I question the probity of such arrangements as well as special voting or non-voting stock. This is exactly the sort of thing that leads people to conclude that capitalism is rigged.



Why does that make the system "rigged"? If you start a tech firm with four developers and one of the lawyers get a divorce, do you want his ex to have any voting rights when it comes to strategy?


It seems like your comment has several unspoken assumptions that I'm unclear on, but yeah, I do. Insofar as financial instruments are fungible/transferable, they ought to be transparently so. Once you start creating different classes of financial interest, some with decision-making power and some without, you're creating a tiered system and those with the decision power are both incentivized and empowered to put their own interests over others'.

The basic notion of capitalism is that property rights + free markets = optimal economic growth. As soon as you start creating different classes of ownership you're signalling that that's a actually a fiction.


Insofar as financial instruments are fungible/transferable, they ought to be transparently so.
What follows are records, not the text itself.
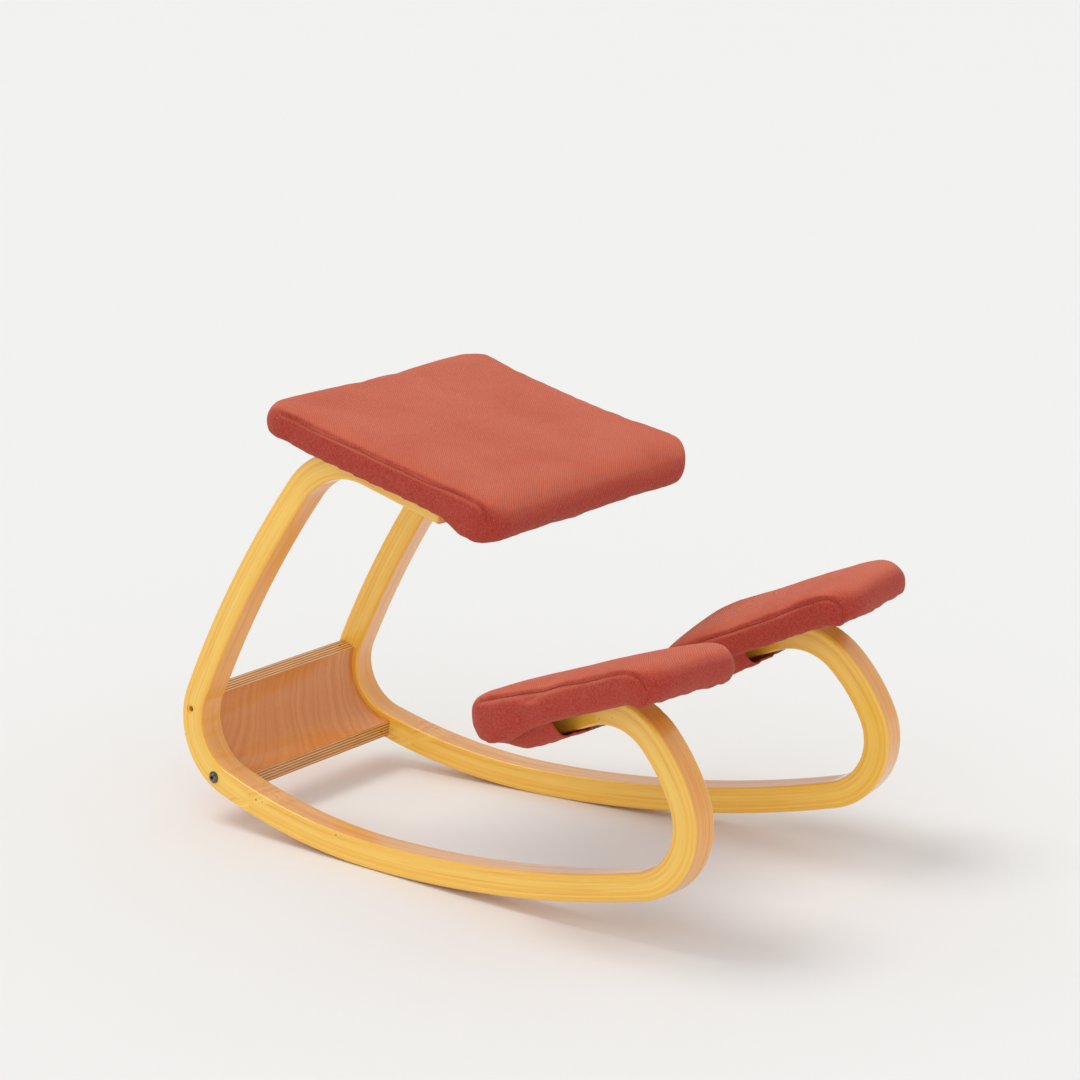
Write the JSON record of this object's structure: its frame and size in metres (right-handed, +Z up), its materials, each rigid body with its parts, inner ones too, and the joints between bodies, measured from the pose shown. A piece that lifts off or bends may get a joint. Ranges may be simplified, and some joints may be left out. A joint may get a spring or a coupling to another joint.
{
  "type": "kneeling chair",
  "caption": "Rocking kneeling chair: bent-wood runners joined by a moulded crosspiece, with a sloping seat cushion and lower knee cushions.",
  "frame": {"origin": "on the floor, under the middle of the chair's bounding box", "axes": "+X forward from the seat to the knee cushions, +Y to the sitter's left, +Z up"},
  "size_m": [0.7195, 0.5186, 0.4973],
  "materials": {
    "varnished_bent_wood": "clear satin varnish over laminated beech",
    "moulded_ply": "clear satin varnish over moulded veneers",
    "plain_ply": "bare birch plywood",
    "foam": "open-cell seating foam",
    "wool_twill": "rust-red ribbed wool cloth, matte and slightly fuzzy",
    "dark_steel": "black zinc plating, semi-gloss",
    "zinc_steel": "bright zinc plating",
    "brass_insert": "turned brass"
  },
  "bodies": {
    "root": {"runner_right": "varnished_bent_wood", "runner_left": "varnished_bent_wood", "rear_crosspiece": "moulded_ply", "frame_bolts": "dark_steel", "crosspiece_inserts": "brass_insert", "crosspiece_pins": "dark_steel", "seat_board": "plain_ply", "seat_foam": "foam", "seat_cover": "wool_twill", "seat_nuts": "zinc_steel", "seat_bolts": "dark_steel", "right_knee_board": "plain_ply", "right_knee_foam": "foam", "right_knee_cover": "wool_twill", "right_knee_nuts": "zinc_steel", "right_knee_bolts": "dark_steel", "left_knee_board": "plain_ply", "left_knee_foam": "foam", "left_knee_cover": "wool_twill", "left_knee_nuts": "zinc_steel", "left_knee_bolts": "dark_steel"}
  },
  "joints": []
}
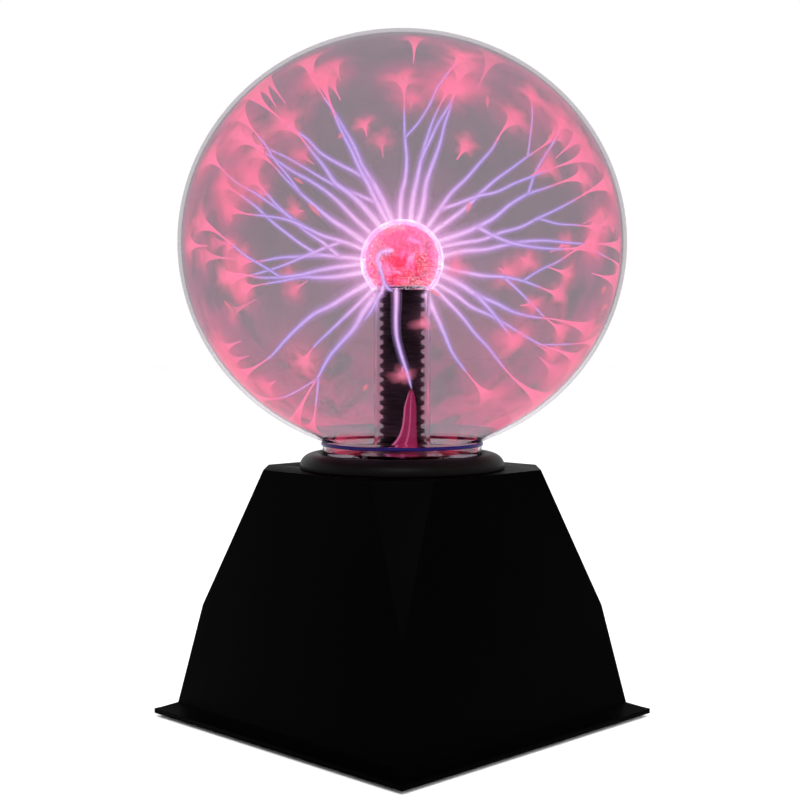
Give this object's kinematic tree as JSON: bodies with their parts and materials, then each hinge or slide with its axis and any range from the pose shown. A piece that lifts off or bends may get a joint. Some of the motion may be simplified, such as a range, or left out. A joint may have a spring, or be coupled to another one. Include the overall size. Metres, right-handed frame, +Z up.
{
  "type": "plasma ball",
  "caption": "Glass plasma globe on a stem electrode with a corrugated sleeve, standing on a black faceted square housing with a rear inlet and slide switch.",
  "frame": {"origin": "on the standing surface, under the middle of the globe", "axes": "+Z up along the globe's axis; -Y is the front wall and +Y the rear wall with the control panel; +X is the right-hand wall seen from the front"},
  "size_m": [0.2, 0.2, 0.3088],
  "materials": {
    "globe_glass": "smooth, faintly smoky glass",
    "stem_glass": "smooth clear glass",
    "electrode": "packed conductive wool, glowing pink",
    "brass": "turned",
    "sleeve_plastic": "corrugated, satin black",
    "lead_rubber": "smooth insulation",
    "black_rubber": "matte",
    "blue_silicone": "smooth silicone",
    "collar_plastic": "satin black",
    "housing_plastic": "fine grained satin black",
    "cover_plastic": "matte black",
    "panel_plastic": "fine texture",
    "steel": "zinc plated",
    "nickel": "nickel plated",
    "black_plastic": "moulded",
    "lever_plastic": "moulded",
    "board_laminate": "green solder mask",
    "ferrite": "pressed ferrite",
    "coil_resin": "potted winding",
    "copper_winding": "enamelled wire",
    "aluminium": "extruded",
    "capacitor_sleeve": "shrink sleeve",
    "fuse_glass": "clear tube with caps",
    "resistor_body": "lacquered",
    "wire_red": "insulation",
    "wire_grey": "insulation"
  },
  "bodies": {
    "base": {"glass_globe": "globe_glass", "stem_glass": "stem_glass", "electrode_core": "electrode", "electrode_contact": "brass", "corrugated_sleeve": "sleeve_plastic", "hv_lead": "lead_rubber", "stem_grommet": "black_rubber", "neck_band": "blue_silicone", "neck_gasket": "black_rubber", "collar_ring": "collar_plastic", "collar_screws": "steel", "base_shell": "housing_plastic", "bottom_cover": "cover_plastic", "bottom_screws": "steel", "foot_front_left": "black_rubber", "foot_front_right": "black_rubber", "foot_rear_left": "black_rubber", "foot_rear_right": "black_rubber", "rear_panel": "panel_plastic", "panel_screws": "steel", "dc_jack": "black_plastic", "dc_jack_pin": "nickel", "dc_jack_nut": "nickel", "switch_body": "black_plastic", "switch_bracket": "steel", "switch_terminals": "nickel", "switch_screws": "steel", "microphone": "aluminium", "microphone_boot": "black_rubber", "circuit_board": "board_laminate", "board_screws": "steel", "ferrite_core": "ferrite", "hv_coil": "coil_resin", "primary_coil": "copper_winding", "heat_sink": "aluminium", "power_transistor": "black_plastic", "transistor_screw": "steel", "capacitors": "capacitor_sleeve", "fuse": "fuse_glass", "resistors": "resistor_body", "control_chip": "black_plastic", "power_wires": "wire_red", "switch_wires": "wire_grey", "microphone_wires": "wire_grey"},
    "switch": {"switch_lever": "lever_plastic"}
  },
  "joints": [
    {"name": "power_switch", "type": "slide", "parent": "base", "child": "switch", "axis": [1, 0, 0], "range_m": [-0.0025, 0.0025]}
  ]
}
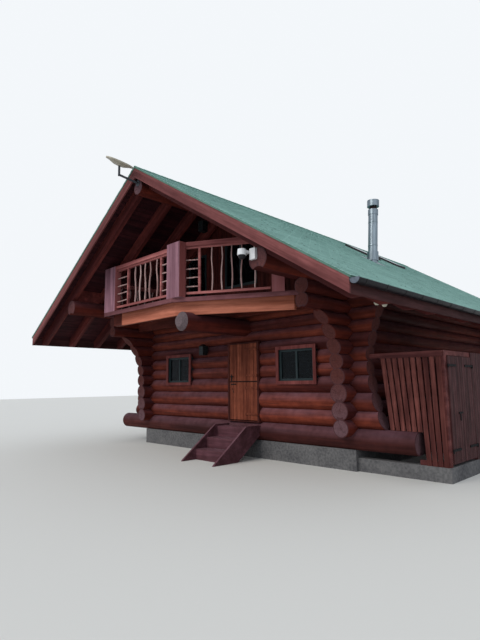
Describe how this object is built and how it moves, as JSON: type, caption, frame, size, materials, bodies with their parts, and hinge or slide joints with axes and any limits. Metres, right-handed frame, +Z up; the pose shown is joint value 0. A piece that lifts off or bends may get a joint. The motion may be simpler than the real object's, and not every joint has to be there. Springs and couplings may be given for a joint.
{
  "type": "log cabin",
  "caption": "Round-log cabin with flared corners, a gabled overhanging roof, a railed balcony under the gable, a stable door and a fenced side store",
  "frame": {"origin": "on the ground, under the ridge, half way along the whole length with the aerial", "axes": "+X to the right along the front gable, +Y back along the ridge, +Z up"},
  "size_m": [11.2403, 14.1964, 6.8775],
  "materials": {
    "concrete": "rough cast concrete",
    "log_wood": "stained round logs with pale checked ends",
    "beam_wood": "stained heavy timber",
    "roof_timber": "stained sawn timber",
    "board_wood": "stained boards",
    "gable_wood": "stained upright boards",
    "trim_wood": "stained trim boards",
    "rail_wood": "stained rails and peeled sticks",
    "door_wood": "stained door boards with black ironwork",
    "dark_frame": "dark painted window frames",
    "store_wood": "weathered fence boards",
    "roof_shingles": "green gritty felt shingles",
    "flue_steel": "stainless pipe",
    "black_metal": "black paint",
    "light_metal": "pale grey paint",
    "white_plastic": "white plastic",
    "clear_glass": "clear glass"
  },
  "bodies": {
    "cabin": {"antenna_arm": "light_metal", "antenna_dish": "light_metal", "back_gable_wall": "gable_wood", "back_wall": "log_wood", "balcony_door": "dark_frame", "balcony_edge_boards": "trim_wood", "balcony_floor": "board_wood", "balcony_posts": "trim_wood", "balcony_rails": "rail_wood", "balcony_rim_boards": "board_wood", "balcony_sticks": "rail_wood", "balcony_timbers": "beam_wood", "barge_boards_back": "trim_wood", "barge_boards_front": "trim_wood", "centre_beam": "log_wood", "dome_camera": "white_plastic", "door_frame": "door_wood", "eave_blocking": "roof_timber", "eave_fascias": "trim_wood", "eave_lamp": "white_plastic", "flue": "flue_steel", "foundation": "concrete", "front_gable_wall": "gable_wood", "front_wall_left": "log_wood", "front_wall_over_door": "log_wood", "front_wall_right": "log_wood", "gable_glass": "clear_glass", "ground_floor": "board_wood", "gutter": "black_metal", "lanterns": "black_metal", "left_side_wall": "log_wood", "loft_floor": "board_wood", "loft_window": "dark_frame", "rafters_left": "roof_timber", "rafters_right": "roof_timber", "ridge_cap": "roof_shingles", "ridge_log": "log_wood", "right_side_wall": "log_wood", "roof_boards_left": "roof_timber", "roof_boards_right": "roof_timber", "roof_cover_left": "roof_shingles", "roof_cover_right": "roof_shingles", "sill_logs": "log_wood", "skylight_curbs": "black_metal", "skylight_glass": "clear_glass", "step_stringers": "trim_wood", "step_treads": "board_wood", "store_frame": "store_wood", "store_front_slats": "store_wood", "store_kerb": "concrete", "store_rear_boards": "store_wood", "store_side_boards": "store_wood", "window_frames": "dark_frame", "window_glass": "clear_glass", "window_trims": "trim_wood"},
    "door_upper": {"door_upper": "door_wood"},
    "door_lower": {"door_lower": "door_wood"},
    "gate_left": {"gate_left": "store_wood"},
    "gate_right": {"gate_right": "store_wood"}
  },
  "joints": [
    {"name": "door_upper_hinge", "type": "hinge", "parent": "cabin", "child": "door_upper", "pos_m": [1.084, -3.5293, 2.3], "axis": [0, 0, 1], "range_deg": [0, 105]},
    {"name": "door_lower_hinge", "type": "hinge", "parent": "cabin", "child": "door_lower", "pos_m": [1.084, -3.5293, 1.35], "axis": [0, 0, 1], "range_deg": [0, 105]},
    {"name": "gate_left_hinge", "type": "hinge", "parent": "cabin", "child": "gate_left", "pos_m": [5.5743, -3.27, 1.3], "axis": [0, 0, 1], "range_deg": [-110, 0]},
    {"name": "gate_right_hinge", "type": "hinge", "parent": "cabin", "child": "gate_right", "pos_m": [5.5743, -2.066, 1.3], "axis": [0, 0, 1], "range_deg": [0, 110]}
  ]
}
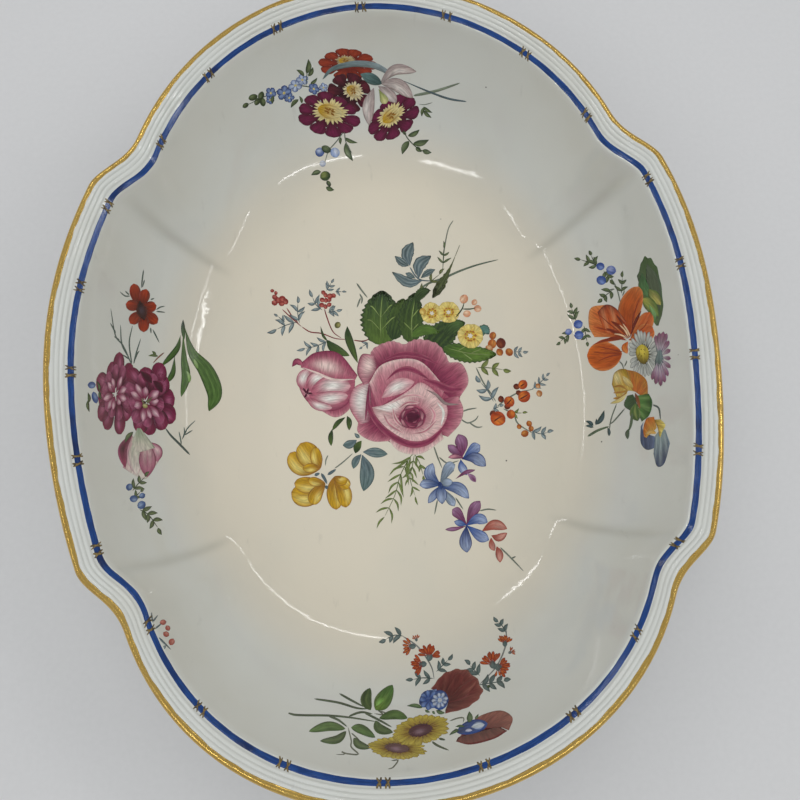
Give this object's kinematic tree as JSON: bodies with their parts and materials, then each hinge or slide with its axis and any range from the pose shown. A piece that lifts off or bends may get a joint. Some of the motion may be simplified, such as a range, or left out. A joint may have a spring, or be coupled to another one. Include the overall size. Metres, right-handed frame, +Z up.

On

It's not about the financial instruments. I'm making the assumption that a "side project" that the spouse did with a few of his friends wasn't capital intensive, and it was knowledge based. As a software developer, if I were to start a business, it wouldn't be capital intensive at all. I would need partners that brought a set of skills to the table - maybe a few developers and a person with a marketing background or industry connections. The only costs besides time would be a bunch of AWS resources. The "investments" in my company wouldn't be financial, they would be expertise. Why would one assume that the person's spouse would have the expertise to make intelligent strategic decisions on the direction of the company? What if it were a law firm?

Do you think that Carl Icahn or Baine Capital have the same set of incentives as the employees or the founders of a company? They want to make their money and get out, their time horizon is a lot shorter.

The same could be said of the spouse of a founder. As founders, we would be more likely to care about the long term vision of the company. The spouse may just want to make any money she can right now.